Tks ALL for your encouragement. I suppose none of us are spiritual lone rangers and God does afford us the kind of fellowship we need, even if it does not look like the 'church' as she has evolved today since the book of Acts.
Which brings me to my story, rather His(tory)
I've been a follower of Christ a little under a decade, having left the Roman Catholic church in which I was baptised and raised. Feeling that I must do
something on Sunday mornings, I promptly joined a nondenominational church for about a year where I enjoyed the camaraderie and spiritual highs! As my husband hates believers and rabidly so (now I know why!
, I eventually quit, but not before I was indoctrinated with alot of lies which are accepted as biblical truth. Actually not all of it was attributed to the church I attended, but largely gleaned from Christian media, tv, books, net, et al. But although I continued to fellowship loosely with Christian friends, I was largely in the wilderness, and God did meet me there. To cut a long story short, He opened my eyes, showed me the error of what I believed, the biblical contradictions and the glaring, in your face
abomination of desolation that has been set up in Christ's church today. Along the way, He has stripped me of every vestige of Christian practice - works and prayer in the flesh, tithing, ministry, evangelism, in a way that, when I look back I marvel. At the time, I wondered what was happening! Then He led me to this forum and everything fell in place like a jigsaw puzzle.
When I left the RC church, I had BIG plans for the Lord, that my family would serve the Lord (Joshua 24:2,15) that we would do ministry together, that we would be
set apart for the Lord. My elder girl was five at the time and I decided I would
raise her a Christian. I bought her several bibles, apologetics, bible story books and movies, taught her right from wrong, goaded her, pushed her, prised her, Sunday schooled her till she rebelled. Now I have a sweet little Pharisee growing in my backyard! Does anyone have any idea how I could weed her out?!

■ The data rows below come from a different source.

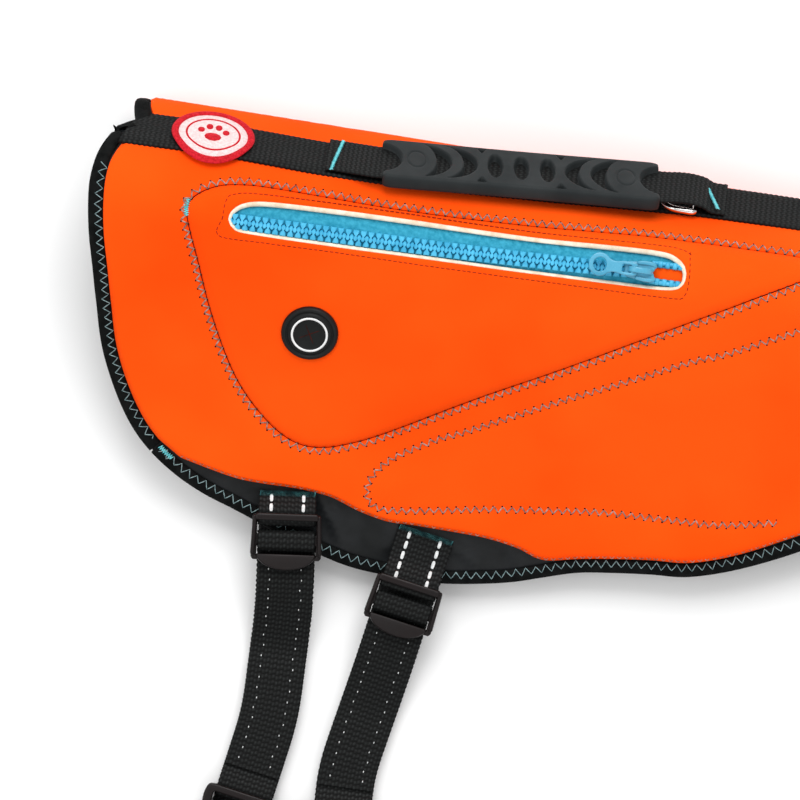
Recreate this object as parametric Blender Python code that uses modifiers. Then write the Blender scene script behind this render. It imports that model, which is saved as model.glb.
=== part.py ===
"""Dog life jacket, folded along its spine and lying on its far side.

Each half is cut flat and laid on one fold form.  A point of the cloth is named by x, its distance
along the spine from the tail, and v, its distance over the cloth from the fold's start: v grows
towards the near hem and falls round the fold towards the far hem.  Tables are in millimetres.
"""
import math

import bmesh
import bpy
import numpy as np
from mathutils import Matrix
from mathutils.geometry import delaunay_2d_cdt

MM = 0.001

# ---- driving sizes -------------------------------------------------------------------------
GAP = 0.3                 # clearance between pieces that touch
COVER = 2.2               # orange neoprene
PAD = 8.5                 # foam and black nylon, at its thickest
EDGE = 2.6                # foam and nylon pressed flat at the bound edge
BIND_WIDTH = 5.0          # binding seen from outside
BIND_WALL = 0.9
SPINE_TRIM = 1.6          # bindings stop this far from the spine's middle
WEBBING = 25.0            # webbing width
WEB_WALL = 1.5
CENTRE = (250.1, -184.0)  # plan point that becomes the origin
FLOOR = COVER + GAP       # height of the fold form over the floor, under the far half

# The fold form across the spine: v, and the tilt of the outward normal from straight up.
SECTION = [
    # v, tilt
    (-48.3, 180.0),
    (-16.0, 57.0),
    (15.0, 57.0),
    (49.0, -20.0),
    (95.0, -26.0),
    (125.0, -24.0),
    (150.0, -12.0),
    (175.0, -16.0),
    (205.0, -22.0),
]
FAR_END = -260.0
# The spine webbing's middle leaves the fold's line towards the neck.
SPINE = [
    # x, v
    (0.0, 8.0),
    (25.0, 7.0),
    (50.0, 6.2),
    (75.0, 7.0),
    (100.0, 8.0),
    (125.0, 7.8),
    (150.0, 6.2),
    (175.0, 4.2),
    (200.0, 1.8),
    (236.0, -2.5),
    (272.0, -6.0),
    (340.0, -7.5),
    (420.0, -8.5),
]
# The tail edge of the near half in plan, from the spine down to the notch where the flap starts.
TAIL = [
    # x, y below the fold's outline
    (10.4, -11.0),
    (6.4, -17.0),
    (2.9, -25.9),
    (1.5, -36.7),
    (2.3, -48.0),
    (4.5, -60.9),
    (8.0, -74.5),
    (12.0, -90.0),
    (17.0, -107.9),
    (24.7, -124.6),
    (34.0, -139.0),
    (44.5, -149.6),
]
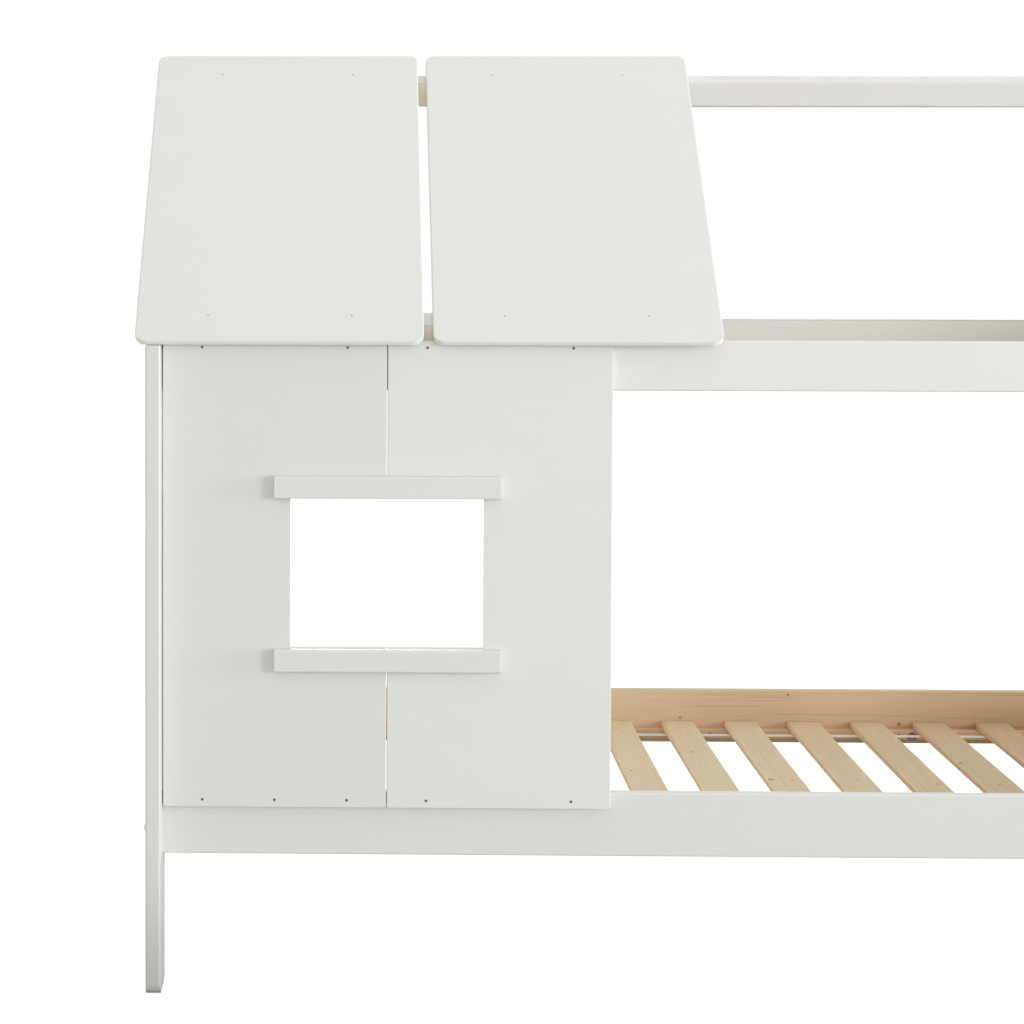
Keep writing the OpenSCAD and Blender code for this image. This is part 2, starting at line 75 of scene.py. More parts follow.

I’m determined not to repeat the mistake with my younger one! I’ll let her grow wild (well, not quite) till the Lord decides to weed her out. I digress...
At some point I decided that I wanted out of the wilderness. I didn't want to go back to church, so I looked around for a house group. We were there for about a year, the girls and I loved it. We were equally yoked, or so I thought, till the cracks began to show up. The group were
lately come out from the catholic church and had some weird beliefs - bad things would happen if you didn't pray, sprinkling of the blood on everything, much demon talk,
holy gossip etc. So we disengaged. About the same time I was introduced to Frank Viola's book 'Pagan Christianity' and 'Reimagining Church'. Also Joshua Hills, 'Some Assembly Required' - on the net till it was mysteriously taken down. What eyeopeners!
Finally, I'm learning to be content where God wants me to be. Nothing that I can see is happening in my life. Whom the Son sets free is free indeed! John 8:36 We rest in the knowledge that God is still building His church.